Confessions of an Editor

Why is this dated? Well, I’m not an editor any more. I happily retired from that job in 1997. I am a writer first and foremost, and I was even in those days. Only people forgot that. They liked my editing and wanted me to edit more. They wanted me to spend all my free time on someone else’s work instead of my own.

So I escaped—just barely, I think.

This essay was written while I still edited, and its content is still very accurate today. Once again, my haphazard nonfiction records fail me. I believe I first published this in the Report as well.

There is a sidebar. I will post that tomorrow.

Confessions of an Editor
Kristine Kathryn Rusch

I write these things of my own free will. No one has coerced me; no one has placed me beneath a single swinging lightbulb in a dark, cramped room; no one has pushed pins beneath my fingernails. I tell you these things not to change you nor to get any sympathy, but simply by way of explanation. You see, in the course of my life, I have been called “difficult,” “opinionated,” “unreasonable,” and “harsh.” I have been called “rigid” to my face, and “bitch” to my back.

I am all these things and one more. I am a woman with a vision. In my mind, I hold the model for the perfect short story…and it is flawed.

Before we get to the model, let me explain the other terms. I was the little girl who always had to get her own way, the friend you never invited to the movies because my opinion — expressed during the closing credits — ruined what had been a satisfactory viewing experience. I am the woman who wants to know why parking meters no longer take pennies, and the employer who expects her employees to put in at least as much work as she does. I bow to the God of Deadlines, and I know that producing an issue for 80,000 people to read each month is more important than the Martian Death Flu that has me shivering with cold.

I believe in the power of Fiction the way some people believe in the power of God.

So I serve my Deity in my own way, and find it ironic that the very qualities that make me unbearable in life made me a candidate for editor of F&SF. And it is that editorial job which acts as both my personal heaven and my personal hell.

Heaven exists in the perfect story — in that piece of fiction which grabs me by the collar, pulls me from my desk and takes me to a new world. Sometimes that world is grim, and sometimes it is bright. Sometimes the world glitters and sometimes it gleams.
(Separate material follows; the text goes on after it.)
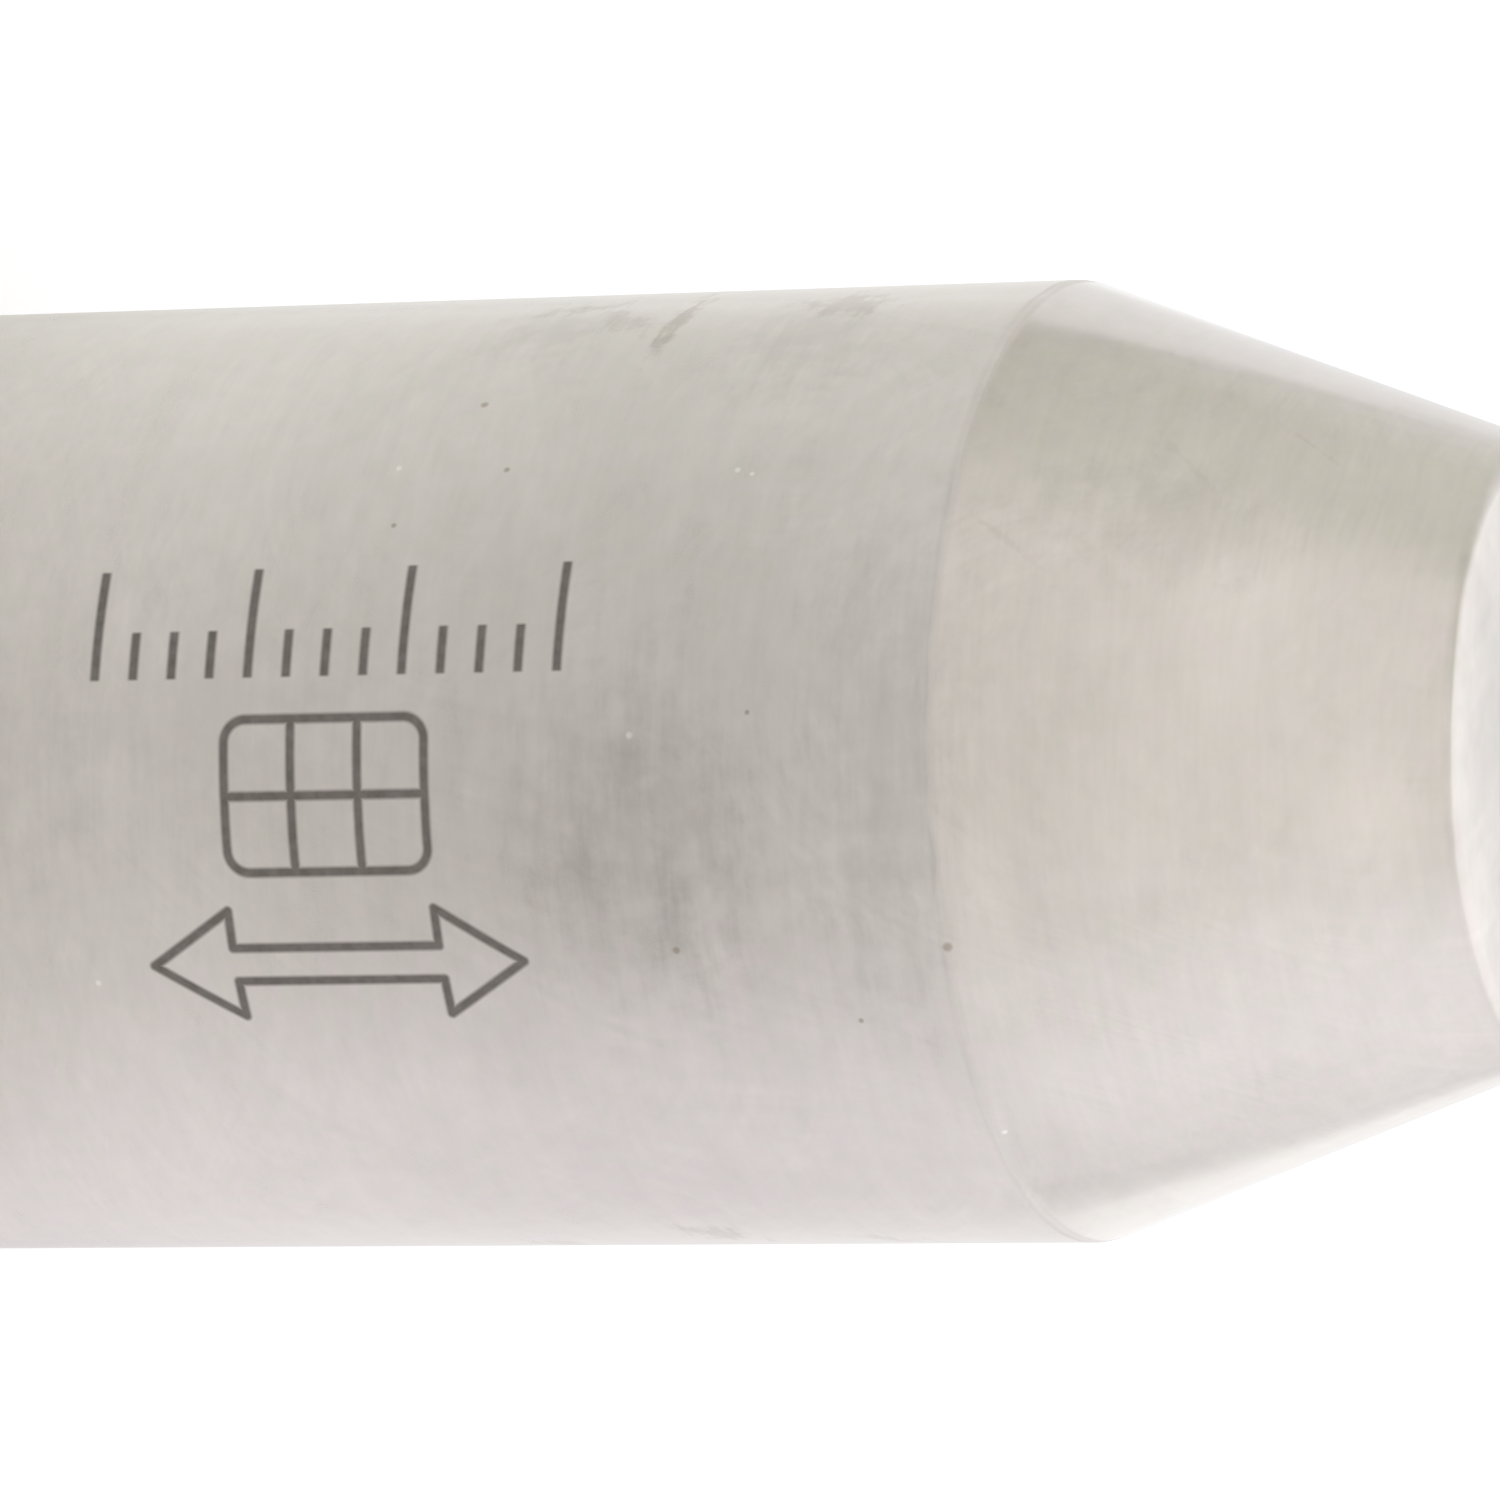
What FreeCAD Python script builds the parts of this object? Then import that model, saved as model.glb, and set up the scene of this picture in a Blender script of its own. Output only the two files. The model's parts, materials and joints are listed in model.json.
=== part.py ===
"""Shield cup of a hand plasma cutting torch.

The cup stands on its rear rim, at z = 0, with its nose up the Z axis.  It is made of
three pieces on one axis: a turned steel shell, a moulded phenolic liner that keeps the
shell apart from the live nozzle, and a brass insert moulded into the liner, which screws
onto the torch head and holds the nozzle's flange down on its seat.
Lengths are in millimetres.
"""

import FreeCAD
import Part

import math
import os

AXIS = FreeCAD.Vector(0, 0, 1)
CENTRE = FreeCAD.Vector(0, 0, 0)

# Steel shell
body_length = 38.4
cone_length = 14.7
nose_diameter = 18.84
nose_hole_diameter = 8.4
shell_wall = 0.8
front_wall = 1.6
shoulder_break = 0.1
nose_round = 0.3
edge_break = 0.2

# Phenolic liner
bond_gap = 0.05
liner_wall = 1.5
liner_setback = 0.6
liner_nose_wall = 2.2
seal_bore_length = 9.4
seal_step = 0.2
lead_in = 0.7

# Brass insert
thread_diameter = 22.0
thread_pitch = 1.5
thread_length = 10.5
insert_wall = 1.3
relief_width = 1.8
relief_depth = 0.25
insert_ledge = 1.7
seat_thickness = 2.6
seat_cone = 0.8
lock_groove_count = 1
lock_groove_width = 4.0
lock_groove_depth = 0.5
gas_hole_count = 8
gas_hole_diameter = 1.6
gas_hole_margin = 0.3

# Radii, from the thread outwards to the shell and inwards to the nozzle's hole
thread_radius = thread_diameter / 2
crest_radius = thread_radius - 0.54127 * thread_pitch
insert_radius = thread_radius + insert_wall
seal_radius = insert_radius + seal_step
liner_radius = seal_radius + liner_wall
shell_inner_radius = liner_radius + bond_gap
cup_radius = shell_inner_radius + shell_wall
chamber_radius = insert_radius - insert_ledge
gas_ring_radius = chamber_radius - gas_hole_margin - gas_hole_diameter / 2
seat_mouth_radius = gas_ring_radius - gas_hole_diameter / 2 - gas_hole_margin
seat_hole_radius = seat_mouth_radius - seat_cone
nose_radius = nose_diameter / 2
nose_hole_radius = nose_hole_diameter / 2

# Heights, and the slope of the cone
cup_length = body_length + cone_length
front_inside = cup_length - front_wall
cone_angle = math.atan2(cup_radius - nose_radius, cone_length)

insert_rear = liner_setback + seal_bore_length
relief_start = insert_rear + thread_length
seat_rear = relief_start + relief_width
insert_front = seat_rear + seat_thickness


def cone_radius(height, depth):
    """Radius, at a height, of the cone that lies a depth below the shell's outer cone."""
    return nose_radius + (cup_length - height) * math.tan(cone_angle) - depth / math.cos(cone_angle)


def shoulder_height(depth):
    """Height at which cylinder and cone meet, both a depth below the outside."""
    return body_length - depth * math.tan(cone_angle / 2)


def cone_height(radius, depth):
    """Height at which the cone a depth below the outside has a radius."""
    return cup_length - (radius + depth / math.cos(cone_angle) - nose_radius) / math.tan(cone_angle)


def turned(profile):
    """Solid of revolution about the axis from (radius, height) corners."""
    corners = [FreeCAD.Vector(radius, 0, height) for radius, height in profile]
    outline = Part.makePolygon(corners + corners[:1])
    return Part.Face(outline).revolve(CENTRE, AXIS, 360)


def ring_edges(solid, radius, height):
    """Circular edges of a turned solid at one radius and height."""
    return [
        edge
        for edge in solid.Edges
        if isinstance(edge.Curve, Part.Circle)
        and abs(edge.Curve.Radius - radius) < 1e-4
        and abs(edge.Curve.Center.z - height) < 1e-4
    ]


def outer_shell():
    """Steel cup: straight body, cone and flat nose face with the nozzle's opening."""
    shell = turned(
        [
            (cup_radius, 0),
            (cup_radius, body_length - shoulder_break),
            (cone_radius(body_length + shoulder_break, 0), body_length + shoulder_break),
            (nose_radius, cup_length),
            (nose_hole_radius, cup_length),
            (nose_hole_radius, front_inside),
            (cone_radius(front_inside, shell_wall), front_inside),
            (shell_inner_radius, shoulder_height(shell_wall)),
            (shell_inner_radius, 0),
        ]
    )
    shell = shell.makeFillet(nose_round, ring_edges(shell, nose_radius, cup_length))
    sharp = ring_edges(shell, cup_radius, 0)
    sharp += ring_edges(shell, shell_inner_radius, 0)
    sharp += ring_edges(shell, nose_hole_radius, cup_length)
    return shell.makeChamfer(edge_break, sharp)


def lock_grooves():
    """Rings cut round the insert, which the moulding of the liner fills."""
    pitch = (insert_front - insert_rear) / lock_groove_count
    rings = []
    for index in range(lock_groove_count):
        middle = insert_rear + pitch * (index + 0.5)
        low = middle - lock_groove_width / 2
        high = middle + lock_groove_width / 2
        floor_radius = insert_radius - lock_groove_depth
        rings.append(
            turned(
                [
                    (floor_radius, low),
                    (insert_radius, low),
                    (insert_radius, high),
                    (floor_radius, high),
                ]
            )
        )
    return rings


def insulating_liner():
    """Phenolic sleeve bonded into the shell: seal bore, insert pocket, nozzle chamber."""
    depth = shell_wall + bond_gap
    inner_depth = depth + liner_nose_wall
    liner = turned(
        [
            (liner_radius, liner_setback),
            (liner_radius, shoulder_height(depth)),
            (cone_radius(front_inside, depth), front_inside),
            (cone_radius(front_inside, inner_depth), front_inside),
            (chamber_radius, cone_height(chamber_radius, inner_depth)),
            (chamber_radius, insert_front),
            (insert_radius, insert_front),
            (insert_radius, insert_rear),
            (seal_radius, insert_rear),
            (seal_radius, liner_setback + lead_in),
            (seal_radius + lead_in / 2, liner_setback),
        ]
    )
    return liner.fuse(lock_grooves()).removeSplitter()


def threaded_insert():
    """Brass insert: thread bore at its crest size, relief, nozzle seat and gas holes."""
    insert = turned(
        [
            (insert_radius, insert_rear),
            (insert_radius, insert_front),
            (seat_hole_radius, insert_front),
            (seat_hole_radius, seat_rear + seat_cone),
            (seat_mouth_radius, seat_rear),
            (thread_radius + relief_depth, seat_rear),
            (thread_radius + relief_depth, relief_start),
            (crest_radius, relief_start),
            (crest_radius, insert_rear + thread_radius - crest_radius),
            (thread_radius, insert_rear),
        ]
    )
    gas_holes = []
    for index in range(gas_hole_count):
        turn = 2 * math.pi * index / gas_hole_count
        foot = FreeCAD.Vector(
            gas_ring_radius * math.cos(turn), gas_ring_radius * math.sin(turn), seat_rear - seat_thickness
        )
        gas_holes.append(Part.makeCylinder(gas_hole_diameter / 2, 3 * seat_thickness, foot, AXIS))
    return insert.cut(lock_grooves() + gas_holes).removeSplitter()


os.makedirs("parts", exist_ok=True)
for name, make in {
    "outer_shell": outer_shell,
    "insulating_liner": insulating_liner,
    "threaded_insert": threaded_insert,
}.items():
    piece = make()
    piece.exportStep(f"parts/{name}.step")
    print(f"{name}: {len(piece.Solids)} solid, valid {piece.isValid()}, {piece.Volume:.1f} mm3")
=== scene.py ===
# %% [markdown]
# # The shield cup of a plasma cutting torch
#
# This scene dresses a finished model of one small metal cup. On the torch it screws
# over the nozzle: a satin steel shell outside, a moulded liner that keeps the shell
# apart from the live parts, and a brass insert with the thread. The construction is
# settled already, so the frame comes first and every piece here is placed from it.

import json
import math

import bmesh
import bpy
from mathutils import Matrix, Vector, noise


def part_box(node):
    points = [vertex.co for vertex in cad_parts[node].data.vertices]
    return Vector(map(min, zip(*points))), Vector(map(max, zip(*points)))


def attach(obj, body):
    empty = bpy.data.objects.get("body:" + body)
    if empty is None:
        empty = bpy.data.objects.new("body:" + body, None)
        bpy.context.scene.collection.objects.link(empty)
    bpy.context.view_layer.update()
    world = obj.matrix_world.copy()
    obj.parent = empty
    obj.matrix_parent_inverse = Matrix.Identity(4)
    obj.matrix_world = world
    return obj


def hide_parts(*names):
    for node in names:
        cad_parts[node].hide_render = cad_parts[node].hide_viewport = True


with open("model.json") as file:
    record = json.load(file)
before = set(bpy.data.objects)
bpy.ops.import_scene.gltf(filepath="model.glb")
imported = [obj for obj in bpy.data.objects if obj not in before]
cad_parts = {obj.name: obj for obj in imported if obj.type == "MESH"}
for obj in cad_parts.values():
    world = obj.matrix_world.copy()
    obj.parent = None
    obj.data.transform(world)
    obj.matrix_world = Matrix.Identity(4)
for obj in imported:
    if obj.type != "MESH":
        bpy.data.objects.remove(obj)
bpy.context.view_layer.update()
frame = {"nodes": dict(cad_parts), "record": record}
print("frame nodes:", ", ".join(sorted(frame["nodes"])))

# %% [markdown]
# ## Sizes
#
# A real cup is turned, so radii and heights say everything about it. They are read from
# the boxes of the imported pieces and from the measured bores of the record, so the scene
# follows the construction. Only what those can't tell is named here as a size.

# %% Sizes from the frame, in metres
MM = 0.001
mounts = {mount["name"]: mount for mount in frame["record"]["mounts"]}


def bore_radius(name):
    return mounts[name]["dims"]["r_mm"] * MM


shell_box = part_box("outer_shell")[1]
liner_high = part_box("insulating_liner")[1]
insert_low, insert_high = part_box("threaded_insert")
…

Hell is knowing I cannot buy the story. In my haste, I bought too many similar but flawed stories, not knowing the perfect story awaited in my mailbox. Or the story has little to say to the readers of F&SF who expect, after all, a bit of F or SF in their tales.

Hell also exists in the slush pile. Remember this: I am a woman who loves fiction, who believes in fiction, who lives for fiction. The perfect short story is an aria sung by Luciano Pavoratti, a home run flying straight and high against a blue summer sky. It is a moment captured forever on paper: a first kiss, a rootbeer float on a hot July afternoon, a baby wrapping its fingers trustingly around your thumb.
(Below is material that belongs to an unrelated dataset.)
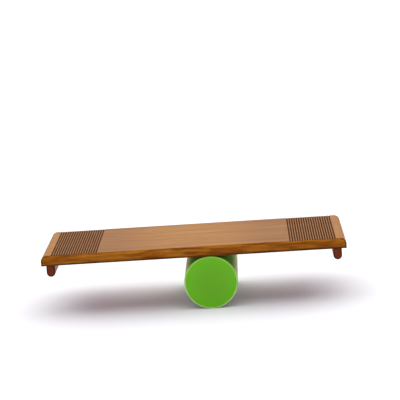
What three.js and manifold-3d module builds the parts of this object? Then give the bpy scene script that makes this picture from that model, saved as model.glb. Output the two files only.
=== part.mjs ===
// Rola bola: a wooden balance deck that rides on a loose plastic roller.
// Sizes are in millimetres. X runs along the deck, Y runs across it away from the front edge, Z is up.
// The origin is on the floor under the middle of the deck, which lies level on the roller.

import * as THREE from "three";
import { mergeVertices } from "three/addons/utils/BufferGeometryUtils.js";
import Module from "manifold-3d";

// Deck: one board with its top ends rounded over
const deckLength = 740;
const deckWidth = 280;
const deckThickness = 26;
const deckEndRadius = 15;
const deckTopArrisRadius = 1.2;
const deckBottomArrisRadius = 1;
const deckCornerRadius = 3;

// Foot fields: rows of round-bottomed grooves milled across the top near each end
const grooveCount = 19;
const groovePitch = 6;
const grooveInset = 27;
const grooveDepth = 1.6;
const grooveCutterRadius = 1.8;

// Stop cleats: hardwood strips with a full-round lower edge, screwed under each end
const cleatWidth = 21;
const cleatHeight = 27;
const cleatInset = 12;
const cleatEndInset = 1;
const cleatEndRadius = 1.5;

// Countersunk wood screws, driven up through each cleat into the deck
const screwsPerCleat = 5;
const screwEndInset = 23;
const screwLength = 40;
const screwShankRadius = 2;
const screwHeadRadius = 4;
const screwRimHeight = 0.5;
const screwConeHeight = 2.4;
const screwTipLength = 6;
const screwPointRadius = 0.3;
const screwSinkDepth = 1.5;
const driverSlotWidth = 1.1;
const driverSlotSpan = 4.6;
const driverSlotDepth = 1.7;

// Roller: a thick-walled plastic tube, closed at each end by a moulded cap
const rollerRadius = 65;
const rollerLength = 278;
const rollerRestX = 38;
const tubeWall = 5.5;
const tubeEdgeChamfer = 0.8;

// Roller caps: a round-edged flange with a tapered spigot, stiffened by a hub and radial ribs
const flangeThickness = 4.5;
const flangeEdgeRadius = 2;
const flangeReveal = 0.4;
const spigotLength = 22;
const spigotWall = 3;
const spigotLeadLength = 4;
const spigotLeadDrop = 1.2;
const crushRibCount = 16;
const crushRibHeight = 0.7;
const crushRibRadius = 0.8;
const crushRibTipRadius = 0.4;
const hubRadius = 11;
const hubWall = 3;
const webCount = 8;
const webThickness = 2.6;
const webSetback = 1.5;

// Clearances and the overrun of cutting tools
const seatGap = 0.3;
const overrun = 2;

// Facets of round stretches
const rollerSegments = 96;
const hubSegments = 32;
const screwSegments = 16;
const endSteps = 8;
const arrisSteps = 3;
const grooveSteps = 5;
const cleatSteps = 16;
const flangeSteps = 4;
const crushRibSegments = 8;

// Places that follow from the sizes
const deckUndersideZ = 2 * rollerRadius + seatGap;
const cleatX = deckLength / 2 - cleatInset - cleatWidth / 2;
const cleatLength = deckWidth - 2 * cleatEndInset;
const screwHeadZ = -seatGap - cleatHeight + screwSinkDepth;
const boreRadius = rollerRadius - tubeWall;
const spigotRadius = boreRadius - seatGap - crushRibHeight;
const spigotEnd = flangeThickness + spigotLength;
const webRoot = flangeThickness / 2;
const webEnd = spigotEnd - webSetback;
const tubeLength = rollerLength - 2 * (flangeThickness + seatGap);

const wasm = await Module();
wasm.setup();

// A closed geometry as a solid that can be joined and cut
function solidOf(geometry) {
  const bare = geometry.clone();
  bare.deleteAttribute("normal");
  bare.deleteAttribute("uv");
  const merged = mergeVertices(bare);
  return new wasm.Manifold(
    new wasm.Mesh({
      numProp: 3,
      vertProperties: merged.attributes.position.array,
      triVerts: new Uint32Array(merged.index.array),
    }),
  );
}

// A solid back as a geometry with flat facets
function geometryOf(solid) {
  const mesh = solid.getMesh();
  const indexed = new THREE.BufferGeometry();
  indexed.setAttribute("position", new THREE.BufferAttribute(mesh.vertProperties, 3));
  indexed.setIndex(new THREE.BufferAttribute(mesh.triVerts, 1));
  const geometry = indexed.toNonIndexed();
  geometry.computeVertexNormals();
  return geometry;
}

// Adds the points of an arc to an outline, both ends included
function addArc(points, x, y, radius, startAngle, endAngle, steps) {
  for (let step = 0; step <= steps; step += 1) {
    const angle = startAngle + ((endAngle - startAngle) * step) / steps;
    points.push(new THREE.Vector2(x + radius * Math.cos(angle), y + radius * Math.sin(angle)));
  }
}

// A rectangle about its centre, with a radius for the two lower and the two upper corners
function roundedOutline(width, height, lowerRadius, upperRadius) {
  const points = [];
  const right = width / 2;
  const top = height / 2;
  const quarter = Math.PI / 2;
  addArc(points, -right + lowerRadius, -top + lowerRadius, lowerRadius, -2 * quarter, -quarter, arrisSteps);
  addArc(points, right - lowerRadius, -top + lowerRadius, lowerRadius, -quarter, 0, arrisSteps);
  addArc(points, right - upperRadius, top - upperRadius, upperRadius, 0, quarter, arrisSteps);
  addArc(points, -right + upperRadius, top - upperRadius, upperRadius, quarter, 2 * quarter, arrisSteps);
  return points;
}

// Extrusions of an outline, centred on zero along the axis that they run along
function extruded(points, length) {
  const geometry = new THREE.ExtrudeGeometry(new THREE.Shape(points), { depth: length, bevelEnabled: false });
  return geometry.translate(0, 0, -length / 2);
}

function extrudedAlongX(points, length) {
  const turn = new THREE.Matrix4().makeBasis(
    new THREE.Vector3(0, 1, 0),
    new THREE.Vector3(0, 0, 1),
    new THREE.Vector3(1, 0, 0),
  );
  return extruded(points, length).applyMatrix4(turn);
}

function extrudedAlongY(points, length) {
  return extruded(points, length).rotateX(Math.PI / 2);
}

// A profile of [radius, height] pairs turned about the Y axis
function turned(profile, segments) {
  const points = profile.map(([radius, height]) => new THREE.Vector2(radius, height));
  return new THREE.LatheGeometry(points, segments);
}

// The places of one cleat's screws across the deck, evenly spread between the two end screws
function screwPlaces() {
  const places = [];
  const first = screwEndInset - cleatLength / 2;
  const pitch = (cleatLength - 2 * screwEndInset) / (screwsPerCleat - 1);
  for (let index = 0; index < screwsPerCleat; index += 1) {
    places.push(first + index * pitch);
  }
  return places;
}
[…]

The stories in the slush pile share none of these things. They lack the sincerity of those moments. They are pale imitations. They are Handel’s Messiah sung by three-year-olds or batting practice on the first day of kindergarten. Slush pile stories lack distinction: an unwanted peck on the cheek, the fifteenth blueberry pie eaten in a pie-eating contest, the cold unbending hands of a china doll.

For my sins, I spend most of my time in hell. But that time makes heaven all the more sweet.

But what I have learned in this place is that no story is perfect. Beneath the emotional moment, beneath the beauty of the aria, behind the shadow of the baseball, lie tiny imperfections. The kiss is too short, the float too sweet, the baby’s hand sticky against your skin. Yet it doesn’t matter for those imperfections add to the moment, reminding us that we are human and that fiction is a human product no matter how divine we believe it to be.
In my difficult, opinionated, unreasonable way, I can — and will if dared — find a flaw in any manuscript, from Shakespeare to John Donne, from Toni Morrison to Ray Bradbury. But I will take no pleasure in it. The pleasure exists in the moment — in the trill of a high clear soprano above the cacophony of three-year-old voices, in the crack of a bat as a tiny ballplayer connects with his first pitch. I spend my time in hell, hoping for those moments, and I find them, although not often enough.

Being an editor is a difficult job for a person who is not afraid to be rude. For if I were not rigid about most things and bitchy about the rest, my opinion would not matter at all. When I find something I like, I praise it, I pay for it, I publish it if I can. I defend it as a little piece of the faith. And I only share with the readers the good moments. I see no reason to share the bad.